Outside the bunker, John and Lila get frosty over ARGOS' activities: Mostly running that illegal black site for the detention of US citizens without warrant, indictment or trial, but also – as it turns out – knocking off, and indeed sprucing up, Curtis' T-sphere design, which comes in handy as his original spheres are down and out in the bunker(5). The team works together to rescue Oliver and Felicity before their sanctum turns into even more of a death-trap, but this gives Chase the time he needs to find Oliver's son.

So, this all feels as if we're ramping up to some finales (as indeed we are.) We've got Kara vs. Rhea, Barry vs. Barry, and Oliver vs. Chase, with the usual stakes of global domination, cosmic destruction and… Star City? William? Oliver's feels? Yeah, Arrow always feels a bit… meh when it comes to the stakes. I mean, I'm not insensitive to the peril to Oliver's son, but for all he's actually been in the series, I will ultimately be less pissed if they kill him than I am about Sara Diggle(6).
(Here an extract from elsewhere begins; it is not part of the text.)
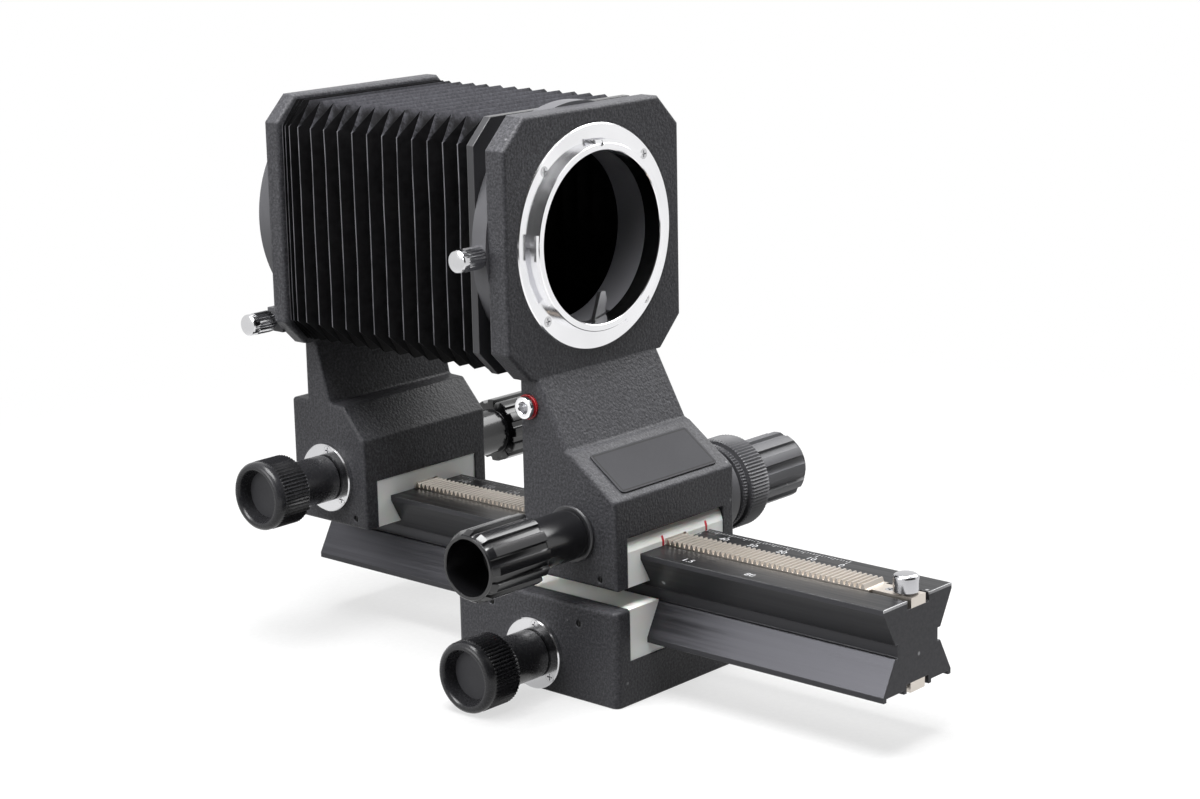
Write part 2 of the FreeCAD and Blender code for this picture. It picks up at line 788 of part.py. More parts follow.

(1) Hell, that he even knows that Martians can read minds. I'm assuming that's not in any of the press releases that the DEO doesn't make.
(2) Frickwizardry – Allegedly mundane abilities that reveal the fact that the possessor is in fact a fricking wizard.
(3) They never fight over boys, never get pointlessly bitchy at each other, have each other's backs, occasionally argue about stuff that matters to them in different ways. I mean, okay, Kara is lying about a few things, as is Lena's other bestie Supergirl…
(4) To the point of briefing Frost on Barry's script.
(5) He calls them Koto and Poto after The Beastmaster's ferrets, and he and Dinah both turn out to have had some revelatory moments over Marc Singer in a loincloth. Thankfully neither of them saw Singer's appearance in Season 2 as a grizzled, genocidal general, or they'd never be having sex again.
(6) Join in with the chorus: "No, not letting it go."